Zum Glück hatte die Frau die Endabrechnung gleich nach dem Ende des Beschäftigungsverhältnisses kontrollieren lassen. Denn nach dem geltenden Kollektivvertrag hatte sie nur drei Monate Zeit, ihre Ansprüche geltend zu machen. Wäre sie später gekommen, wären die ihr die 6500 Euro trotz der dafür bereits geleisteten Arbeit verloren gegangen.
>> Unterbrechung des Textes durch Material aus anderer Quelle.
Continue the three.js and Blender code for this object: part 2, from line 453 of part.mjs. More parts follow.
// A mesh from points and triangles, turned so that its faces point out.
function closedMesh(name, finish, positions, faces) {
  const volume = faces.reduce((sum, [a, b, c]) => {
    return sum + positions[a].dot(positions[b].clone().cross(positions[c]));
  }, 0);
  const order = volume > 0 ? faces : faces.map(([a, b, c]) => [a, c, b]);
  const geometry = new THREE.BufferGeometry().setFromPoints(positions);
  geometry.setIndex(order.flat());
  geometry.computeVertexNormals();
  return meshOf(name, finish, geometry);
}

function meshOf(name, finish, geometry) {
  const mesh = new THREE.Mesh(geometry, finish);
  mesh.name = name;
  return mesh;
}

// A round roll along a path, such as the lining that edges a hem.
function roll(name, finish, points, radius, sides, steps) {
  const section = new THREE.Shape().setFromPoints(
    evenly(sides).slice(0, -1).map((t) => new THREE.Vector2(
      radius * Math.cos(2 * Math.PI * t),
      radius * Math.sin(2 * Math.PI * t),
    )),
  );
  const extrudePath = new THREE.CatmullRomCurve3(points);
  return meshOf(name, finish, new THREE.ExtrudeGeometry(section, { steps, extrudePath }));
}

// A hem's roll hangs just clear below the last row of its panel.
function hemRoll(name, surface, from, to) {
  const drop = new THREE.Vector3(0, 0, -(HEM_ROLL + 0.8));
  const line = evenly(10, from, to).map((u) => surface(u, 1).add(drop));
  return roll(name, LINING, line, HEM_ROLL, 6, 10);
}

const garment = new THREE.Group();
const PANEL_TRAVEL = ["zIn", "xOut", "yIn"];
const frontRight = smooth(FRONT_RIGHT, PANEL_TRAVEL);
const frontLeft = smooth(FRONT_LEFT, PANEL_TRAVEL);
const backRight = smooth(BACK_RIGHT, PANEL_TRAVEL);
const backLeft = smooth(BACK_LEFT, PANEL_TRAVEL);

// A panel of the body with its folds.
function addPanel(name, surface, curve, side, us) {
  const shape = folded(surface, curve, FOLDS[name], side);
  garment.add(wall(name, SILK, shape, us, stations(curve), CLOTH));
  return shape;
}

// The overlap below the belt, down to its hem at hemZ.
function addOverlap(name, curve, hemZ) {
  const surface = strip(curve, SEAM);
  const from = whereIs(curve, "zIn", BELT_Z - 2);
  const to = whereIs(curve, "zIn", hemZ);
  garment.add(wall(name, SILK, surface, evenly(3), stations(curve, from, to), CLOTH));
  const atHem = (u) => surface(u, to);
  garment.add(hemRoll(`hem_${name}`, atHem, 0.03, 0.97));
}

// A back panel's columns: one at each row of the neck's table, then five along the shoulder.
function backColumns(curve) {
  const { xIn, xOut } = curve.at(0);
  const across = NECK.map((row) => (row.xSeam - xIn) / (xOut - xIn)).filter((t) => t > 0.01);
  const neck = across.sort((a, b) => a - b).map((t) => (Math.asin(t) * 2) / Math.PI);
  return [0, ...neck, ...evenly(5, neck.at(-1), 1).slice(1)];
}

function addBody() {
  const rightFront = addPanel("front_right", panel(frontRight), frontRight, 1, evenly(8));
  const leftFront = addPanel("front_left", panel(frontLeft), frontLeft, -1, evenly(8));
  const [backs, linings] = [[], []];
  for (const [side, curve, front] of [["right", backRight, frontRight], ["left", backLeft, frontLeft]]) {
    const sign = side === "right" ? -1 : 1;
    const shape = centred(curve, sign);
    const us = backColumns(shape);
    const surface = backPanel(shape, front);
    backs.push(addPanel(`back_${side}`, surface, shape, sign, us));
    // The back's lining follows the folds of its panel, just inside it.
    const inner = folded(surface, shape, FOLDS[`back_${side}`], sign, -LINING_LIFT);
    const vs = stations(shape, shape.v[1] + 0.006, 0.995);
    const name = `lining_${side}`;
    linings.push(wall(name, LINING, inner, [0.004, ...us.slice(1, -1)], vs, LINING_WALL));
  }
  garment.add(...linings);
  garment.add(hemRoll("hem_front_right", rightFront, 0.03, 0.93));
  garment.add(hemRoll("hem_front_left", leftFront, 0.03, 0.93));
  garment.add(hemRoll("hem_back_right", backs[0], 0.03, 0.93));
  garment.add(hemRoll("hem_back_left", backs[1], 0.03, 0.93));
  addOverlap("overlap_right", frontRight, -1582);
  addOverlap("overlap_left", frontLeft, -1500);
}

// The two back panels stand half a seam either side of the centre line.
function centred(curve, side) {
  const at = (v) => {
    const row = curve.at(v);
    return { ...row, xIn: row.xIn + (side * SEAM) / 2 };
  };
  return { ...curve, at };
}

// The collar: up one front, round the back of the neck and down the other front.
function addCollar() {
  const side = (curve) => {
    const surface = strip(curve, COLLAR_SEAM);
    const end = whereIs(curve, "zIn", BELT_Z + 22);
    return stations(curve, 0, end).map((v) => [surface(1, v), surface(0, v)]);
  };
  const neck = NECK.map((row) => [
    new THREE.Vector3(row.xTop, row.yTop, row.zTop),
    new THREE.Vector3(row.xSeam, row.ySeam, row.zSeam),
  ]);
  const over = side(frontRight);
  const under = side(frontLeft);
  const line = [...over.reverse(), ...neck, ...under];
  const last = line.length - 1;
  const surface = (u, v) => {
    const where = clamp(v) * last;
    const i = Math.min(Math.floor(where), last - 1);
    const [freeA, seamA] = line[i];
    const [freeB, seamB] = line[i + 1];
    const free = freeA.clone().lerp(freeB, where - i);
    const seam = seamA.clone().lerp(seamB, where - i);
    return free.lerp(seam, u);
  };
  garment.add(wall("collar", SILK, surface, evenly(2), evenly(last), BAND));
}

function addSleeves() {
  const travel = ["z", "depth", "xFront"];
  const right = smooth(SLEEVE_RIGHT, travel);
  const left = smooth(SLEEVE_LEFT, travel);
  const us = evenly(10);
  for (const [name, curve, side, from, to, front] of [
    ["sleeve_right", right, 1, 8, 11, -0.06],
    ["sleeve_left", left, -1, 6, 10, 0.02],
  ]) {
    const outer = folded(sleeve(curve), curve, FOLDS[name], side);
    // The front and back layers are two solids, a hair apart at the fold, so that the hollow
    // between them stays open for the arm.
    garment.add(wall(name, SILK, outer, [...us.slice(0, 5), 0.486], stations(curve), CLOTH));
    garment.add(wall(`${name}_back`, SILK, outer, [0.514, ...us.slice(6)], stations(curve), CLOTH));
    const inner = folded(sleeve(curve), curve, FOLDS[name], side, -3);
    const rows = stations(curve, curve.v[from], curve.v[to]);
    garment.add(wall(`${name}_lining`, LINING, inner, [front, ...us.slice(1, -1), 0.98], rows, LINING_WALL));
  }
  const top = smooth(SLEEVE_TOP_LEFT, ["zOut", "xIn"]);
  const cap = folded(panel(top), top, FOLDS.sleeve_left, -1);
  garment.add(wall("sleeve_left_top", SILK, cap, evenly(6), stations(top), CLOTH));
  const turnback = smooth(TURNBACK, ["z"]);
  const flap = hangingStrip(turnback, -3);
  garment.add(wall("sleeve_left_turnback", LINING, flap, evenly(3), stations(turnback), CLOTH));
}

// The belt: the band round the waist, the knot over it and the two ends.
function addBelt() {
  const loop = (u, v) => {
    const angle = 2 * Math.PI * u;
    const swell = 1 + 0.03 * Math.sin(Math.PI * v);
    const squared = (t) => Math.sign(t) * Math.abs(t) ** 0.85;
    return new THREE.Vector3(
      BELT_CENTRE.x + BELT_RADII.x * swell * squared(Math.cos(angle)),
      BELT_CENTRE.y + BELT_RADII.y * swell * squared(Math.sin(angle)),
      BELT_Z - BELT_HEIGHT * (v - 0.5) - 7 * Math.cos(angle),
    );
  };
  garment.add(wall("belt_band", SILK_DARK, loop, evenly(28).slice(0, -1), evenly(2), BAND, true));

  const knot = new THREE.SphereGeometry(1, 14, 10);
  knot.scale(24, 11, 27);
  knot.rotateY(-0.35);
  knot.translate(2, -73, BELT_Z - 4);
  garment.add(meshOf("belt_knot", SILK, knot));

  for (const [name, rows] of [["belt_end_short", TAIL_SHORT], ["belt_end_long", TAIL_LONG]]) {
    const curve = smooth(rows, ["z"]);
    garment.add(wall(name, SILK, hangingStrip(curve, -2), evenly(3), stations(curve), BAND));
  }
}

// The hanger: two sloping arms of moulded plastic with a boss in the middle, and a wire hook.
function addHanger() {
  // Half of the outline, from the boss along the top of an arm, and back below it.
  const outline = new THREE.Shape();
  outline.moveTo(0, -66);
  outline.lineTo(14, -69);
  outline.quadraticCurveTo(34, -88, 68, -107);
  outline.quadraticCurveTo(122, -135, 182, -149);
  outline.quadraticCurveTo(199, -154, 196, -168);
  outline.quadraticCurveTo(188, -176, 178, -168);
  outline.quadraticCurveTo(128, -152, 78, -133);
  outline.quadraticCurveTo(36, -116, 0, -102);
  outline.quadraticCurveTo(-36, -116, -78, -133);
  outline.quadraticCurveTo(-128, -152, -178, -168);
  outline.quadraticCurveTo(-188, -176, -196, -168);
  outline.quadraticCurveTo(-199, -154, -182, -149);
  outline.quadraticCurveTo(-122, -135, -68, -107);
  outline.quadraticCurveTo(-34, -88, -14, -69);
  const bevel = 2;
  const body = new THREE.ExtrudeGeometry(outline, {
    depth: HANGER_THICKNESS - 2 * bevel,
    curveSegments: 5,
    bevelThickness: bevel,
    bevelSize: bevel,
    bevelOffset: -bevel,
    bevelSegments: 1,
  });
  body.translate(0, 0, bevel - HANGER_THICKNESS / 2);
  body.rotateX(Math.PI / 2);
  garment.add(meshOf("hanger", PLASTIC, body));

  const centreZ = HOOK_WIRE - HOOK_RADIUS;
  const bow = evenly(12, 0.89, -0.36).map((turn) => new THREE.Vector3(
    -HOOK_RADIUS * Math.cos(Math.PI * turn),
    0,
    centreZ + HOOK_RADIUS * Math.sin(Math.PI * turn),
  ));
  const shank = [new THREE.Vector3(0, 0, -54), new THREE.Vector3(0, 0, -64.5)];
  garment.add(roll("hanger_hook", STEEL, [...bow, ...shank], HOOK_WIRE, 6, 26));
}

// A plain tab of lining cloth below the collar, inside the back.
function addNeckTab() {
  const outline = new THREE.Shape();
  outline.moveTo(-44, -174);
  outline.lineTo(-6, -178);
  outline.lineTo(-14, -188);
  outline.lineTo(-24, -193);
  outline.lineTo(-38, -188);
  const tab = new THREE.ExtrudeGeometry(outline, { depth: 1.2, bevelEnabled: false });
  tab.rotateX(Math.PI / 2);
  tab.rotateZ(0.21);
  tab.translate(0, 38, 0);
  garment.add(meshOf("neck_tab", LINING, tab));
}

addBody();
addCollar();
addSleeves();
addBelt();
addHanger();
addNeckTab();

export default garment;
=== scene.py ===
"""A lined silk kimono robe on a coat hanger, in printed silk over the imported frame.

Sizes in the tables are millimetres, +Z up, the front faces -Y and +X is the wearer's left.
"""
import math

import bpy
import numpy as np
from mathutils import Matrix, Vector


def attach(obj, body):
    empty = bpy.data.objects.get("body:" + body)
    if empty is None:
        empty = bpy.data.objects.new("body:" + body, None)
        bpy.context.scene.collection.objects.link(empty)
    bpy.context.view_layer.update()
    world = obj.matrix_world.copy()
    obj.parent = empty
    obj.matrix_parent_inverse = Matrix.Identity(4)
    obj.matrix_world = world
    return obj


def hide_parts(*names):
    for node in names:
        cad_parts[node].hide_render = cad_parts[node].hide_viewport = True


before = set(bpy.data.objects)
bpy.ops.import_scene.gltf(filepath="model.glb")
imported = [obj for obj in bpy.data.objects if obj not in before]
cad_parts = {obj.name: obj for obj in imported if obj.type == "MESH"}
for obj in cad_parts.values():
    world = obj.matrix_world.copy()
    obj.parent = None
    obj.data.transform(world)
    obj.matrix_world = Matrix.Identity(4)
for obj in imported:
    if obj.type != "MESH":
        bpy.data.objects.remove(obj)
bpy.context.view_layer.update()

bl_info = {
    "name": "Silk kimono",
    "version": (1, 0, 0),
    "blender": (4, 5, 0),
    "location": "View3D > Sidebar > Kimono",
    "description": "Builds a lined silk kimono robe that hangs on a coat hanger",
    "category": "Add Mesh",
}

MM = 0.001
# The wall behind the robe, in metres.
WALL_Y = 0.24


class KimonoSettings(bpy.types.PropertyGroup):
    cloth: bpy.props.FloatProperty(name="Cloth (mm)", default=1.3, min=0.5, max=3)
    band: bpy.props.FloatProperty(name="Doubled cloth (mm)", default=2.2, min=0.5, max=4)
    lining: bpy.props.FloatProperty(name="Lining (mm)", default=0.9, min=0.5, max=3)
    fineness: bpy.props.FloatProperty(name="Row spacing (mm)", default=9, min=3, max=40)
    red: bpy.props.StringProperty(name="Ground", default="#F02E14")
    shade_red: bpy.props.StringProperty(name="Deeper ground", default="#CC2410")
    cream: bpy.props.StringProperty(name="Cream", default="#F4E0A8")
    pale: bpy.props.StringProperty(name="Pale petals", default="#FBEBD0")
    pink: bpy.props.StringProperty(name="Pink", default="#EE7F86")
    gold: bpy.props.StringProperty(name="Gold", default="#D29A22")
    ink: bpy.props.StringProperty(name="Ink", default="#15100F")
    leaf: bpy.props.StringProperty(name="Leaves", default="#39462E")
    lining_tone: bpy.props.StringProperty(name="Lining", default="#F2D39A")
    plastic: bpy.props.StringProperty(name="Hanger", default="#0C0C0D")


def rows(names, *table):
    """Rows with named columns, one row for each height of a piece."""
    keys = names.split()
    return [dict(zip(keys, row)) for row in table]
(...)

Deshalb fordert die Arbeiterkammer Oberösterreich die Abschaffung solcher Verfallsfristen.
Wunsch nach Reduktion der Arbeitszeit
Aus all den genannten Gründen wollen drei Viertel der Beschäftigten, die mehr als 40 Stunden pro Woche arbeiten, die Arbeitszeit reduzieren. Das zeigt der Österreichische Arbeitsklima Index der AK Oberösterreich. Am häufigsten formulieren diesen Wunsch Beschäftigte im Gesundheits- und Sozialbereich, gefolgt von jenen, die im Bereich der unternehmensnahen Dienstleistungen tätig sind und Arbeitnehmern/-innen in Industrie und Gewerbe sowie in der Verwaltung.